Border, review: an outlandish tale about troll sex and the nature of monsters

Eva Melander and Eero Milonoff in a scene from Ali Abbasi's Border - Film Stills
Eva Melander and Eero Milonoff in a scene from Ali Abbasi's Border - Film Stills

Dir: Ali Abbasi. Cast: Eva Melander, Eero Milonoff, Jörgen Thorsson, Ann Petrén. 15 cert, 110 mins

Border is easily the weirdest film to receive an Oscar nomination this year, if we’re excluding the specific bizarreness of Bohemian Rhapsody in every technical category in which it featured. Despite missing out for Best Foreign Film, Ali Abbasi’s disturbing fairy tale curio got in for make-up, which makes sense, as it’s certainly the first thing you notice. The main character, played beneath a lank wig and doughy prosthetics by Eva Melander, is not your average Swedish customs officer.

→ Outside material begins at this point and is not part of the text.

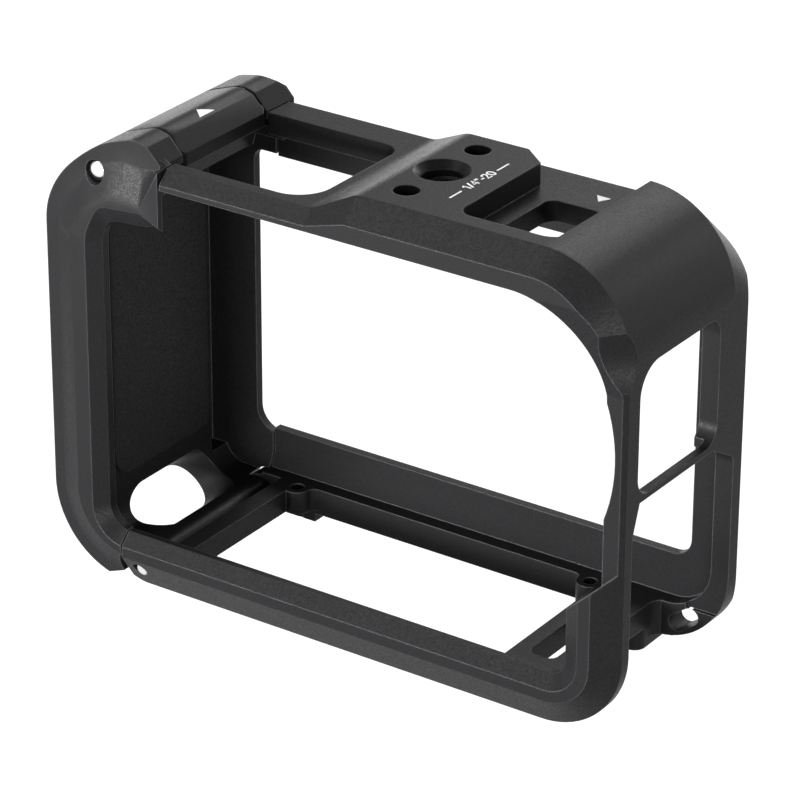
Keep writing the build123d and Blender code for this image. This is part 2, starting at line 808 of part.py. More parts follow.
# latch lever, spring, pad and pins
def make_lever():
    outline = front_view(
        Line((pin_x - lever_seat, pin_z), (left_side, pin_z)),
        Line((left_side, pin_z), (left_side, door_shoulder)),
        door_top_outline(),
        *latch_crest(),
        Line((nose_x, nose_top), (nose_x, nose_bottom)),
        Line((nose_x, nose_bottom), (lever_heel_x, nose_bottom)),
        Line((lever_heel_x, nose_bottom), (pin_x + 2, pin_z - 1)),
        Line((pin_x + 2, pin_z - 1), (pin_x, pin_z)),
        Line((pin_x, pin_z), (pin_x - lever_seat, pin_z)),
    )
    beside = block(left_side - 1, pin_x, 0, depth, 0, far) - rod(pin_x, pin_z, lever_knuckle, -1, far)
    lever = slab(outline, lever_front, lever_back) - beside
    lever += rod(pin_x, pin_z, lever_knuckle, lever_front, lever_back) & block(
        -far, far, 0, far, 0, pin_z + 0.1,
    )
    lever -= rod(pin_x, pin_z, latch_pin_diameter / 2 + running_fit, 0, far)
    lever -= rod(pin_x, pin_z, spring_outer + running_fit * 2, spring_front - 0.2, spring_back + 0.2)
    corners = lever.edges().filter_by(Axis.Z).group_by(Axis.X)[-1]
    return fillet(corners, 0.8)


def make_spring():
    radius = spring_inner + spring_wire / 2
    coil = Helix(spring_pitch, spring_turns * spring_pitch, radius)
    section = Plane(coil @ 0, z_dir=coil % 0) * Rectangle(spring_wire, spring_wire)
    wire = sweep(section, coil, is_frenet=True)
    coil_start = spring_front + spring_wire / 2
    return Pos(pin_x, coil_start, pin_z) * Rot(-90, 0, 0) * wire


def make_pad():
    face = polygon(
        Plane.YZ, (pad_front, pad_bottom, pad_corner), (pad_back, pad_bottom, pad_back_corner),
        (pad_back, pad_top, pad_back_corner), (pad_front, pad_top, pad_corner),
    )
    return beam(face, door_wall_inner, door_wall_inner + pad_thickness)


def make_pin(x, z, diameter, front, back):
    pin = rod(x, z, diameter / 2, front, back)
    return chamfer(pin.edges().filter_by(GeomType.CIRCLE), 0.2)


shift = Pos(-(left_side + right_side) / 2, -depth / 2, -underside)
nodes = {
    "cage_frame": make_frame(),
    "side_door": make_door(),
    "door_pad": make_pad(),
    "latch_lever": make_lever(),
    "latch_pin": make_pin(pin_x, pin_z, latch_pin_diameter, latch_pin_front, latch_pin_back),
    "latch_spring": make_spring(),
    "hinge_pin": make_pin(hinge_x, hinge_z, hinge_pin_diameter, hinge_pin_front, hinge_pin_back),
}
os.makedirs("parts", exist_ok=True)
for name, shape in nodes.items():
    placed = shift * shape
    box = placed.bounding_box()
    print(name, len(shape.solids()), [round(v, 2) for v in (*box.min, *box.max)], round(shape.volume, 1))
    export_step(placed, f"parts/{name}.step")
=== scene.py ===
import bmesh
import bpy
import math
from mathutils import Matrix, Vector
from mathutils.bvhtree import BVHTree


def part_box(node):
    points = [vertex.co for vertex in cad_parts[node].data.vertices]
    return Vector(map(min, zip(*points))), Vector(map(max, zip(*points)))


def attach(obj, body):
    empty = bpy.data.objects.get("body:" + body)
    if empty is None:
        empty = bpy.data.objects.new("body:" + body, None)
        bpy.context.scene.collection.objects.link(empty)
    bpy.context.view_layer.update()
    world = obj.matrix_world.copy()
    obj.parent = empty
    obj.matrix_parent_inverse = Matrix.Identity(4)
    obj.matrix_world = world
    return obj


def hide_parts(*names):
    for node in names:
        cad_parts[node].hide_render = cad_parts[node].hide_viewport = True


mm = 0.001  # pieces are sized in millimetres; materials, floor, lamps and camera in metres
mergeDistance = 1e-7  # metres: corners nearer than this are one corner

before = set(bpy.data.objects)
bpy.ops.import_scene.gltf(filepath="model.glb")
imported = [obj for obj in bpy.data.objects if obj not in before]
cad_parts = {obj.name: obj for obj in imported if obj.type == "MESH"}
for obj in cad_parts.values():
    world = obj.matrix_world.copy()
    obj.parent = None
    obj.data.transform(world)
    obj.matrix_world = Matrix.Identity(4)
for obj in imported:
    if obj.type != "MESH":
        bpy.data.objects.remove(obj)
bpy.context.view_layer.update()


def nodeBox(node):
    # the node's lowest and highest corner, in millimetres
    low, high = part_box(node)
    return [v / mm for v in low], [v / mm for v in high]


plateauTop = nodeBox("cage_frame")[1][2]
print("frame loaded")


def newGroup(name, inputs, outputs):
    group = bpy.data.node_groups.new(name, "ShaderNodeTree")
    for label, kind, value in inputs:
        socket = group.interface.new_socket(label, in_out="INPUT", socket_type=kind)
        if value is not None:
            socket.default_value = value
    for label, kind in outputs:
        group.interface.new_socket(label, in_out="OUTPUT", socket_type=kind)
    return group, group.nodes.new("NodeGroupInput"), group.nodes.new("NodeGroupOutput")


def addNode(tree, kind, settings=None, **sockets):
    # a socket goes by its name, or by its number as i0, i1 and so on
    node = tree.nodes.new(kind)
    for key, value in (settings or {}).items():
        setattr(node, key, value)
    for key, value in sockets.items():
        numbered = key[0] == "i" and key[1:].isdigit()
        socket = node.inputs[int(key[1:]) if numbered else key]
        if isinstance(value, bpy.types.NodeSocket):
            tree.links.new(value, socket)
        else:
            socket.default_value = value
    return node


def addMath(tree, operation, *values):
    sockets = {f"i{k}": value for k, value in enumerate(values)}
    return addNode(tree, "ShaderNodeMath", {"operation": operation}, **sockets).outputs[0]


def addRange(tree, value, low, high, atLow, atHigh):
    node = addNode(tree, "ShaderNodeMapRange", None, i0=value, i1=low, i2=high, i3=atLow, i4=atHigh)
    return node.outputs[0]


# flat and sharp are cosines of the turn where the paler edge colour, partly rubbed wear and partly a painted
# highlight, starts and where it is full
edgeTuning = dict(samples=6, flat=0.995, sharp=0.82, patchLow=0.35, patchHigh=0.62, detail=3.0)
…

Her name is Tina, and she has a humanoid appearance somewhat close to a Neanderthal, with hairy feet and a scar (from a childhood operation) at the base of her spine. It might sound impolite to refer to her as a troll, but given their prevalence in Scandinavian folklore, that’s as good a guess as any about what sets her apart from the rest of us.

She’s equipped, too, with a preternatural sense of smell, able to sniff out shame or guilt from anyone passing through her ferry dock’s security – a businessman, for instance, with an SD card full of child pornography, which Tina’s able to figure out just from his body odour. It’s as if the troll under the bridge had been put to work in uniform, stoically absorbing taunts as she went about her daily business.

Border is based on a short story by John Ajvide Lindqvist, who previously wrote the vampire fable Let the Right One In (and its screen adaptation), with which this shares an uncomfortable empathy for creatures of the night. Tina has a human partner, or at least housemate, called Roland (Jörgen Thorsson), but they sleep apart and barely communicate.

She’s not the only one of her kind: while on shift, she meets a seemingly male counterpart called Vore (Eero Milonoff), who’s revealed after a strip-search to have no visible bits where you’d expect, and carries a maggot incubator with him off the ferry. Undeterred by this unsexy accessory, Tina arranges trysts with him, frolicking naked and with ecstatic release in a lake near her home. Both seem entirely unfamiliar with how their bodies are meant to function in union – they’re as surprised as we are, in fact, by the ins and outs of troll sex.

The plotting in Border, expanded by Abbasi from Lindqvist’s source, is its least successful aspect, and some mid-film lags in momentum make the first syllable of its title rather more operative than you may hope.

Tina and Vore are outlaws against every kind of social norm – their complexions, their physiognomy, their sex roles and even their birthing ones – and their grievance (especially Vore’s) against human society stems from the knee-jerk revulsion that has always caused them to be shunned.

A subplot about the child pornography ring established at the start, which isn’t very convincing in its details, enables the trolls to vent their fury on some blatantly easy targets. It also, however, provides an explanation for Tina’s heritage, and creates (in X-Men-ish fashion) a divide between her outlook towards humanity and Vore’s. How she fails to sniff out his vituperative master plan, as an expert in the taint of wrongdoing, is tricky to fathom.

Milonoff and Melander in a scene from Border - Credit: Film Stills
Milonoff and Melander in a scene from Border Credit: Film Stills

The allegory is ultimately troubling, in that everything different about Tina and Vore, which the film wants to open its eyes and champion, marks them out pointedly as not human, alien, other – much as Tina wants to cling on to human moral values where Vore rejects them. Border can’t have it both ways.

It humanises at the same time that it monster-ises; it draws parallels with real-world interest groups while determinedly excluding these two from being born of our species.

Despite a wobbly handle on all this, it’s an intriguing film to wrestle with, it’s powerfully acted by Melander and Milonoff, and it sticks out for its undeniable outlandishness. After all, when was the last time a bearded troll baby posted from Finland was the closest thing to salvation?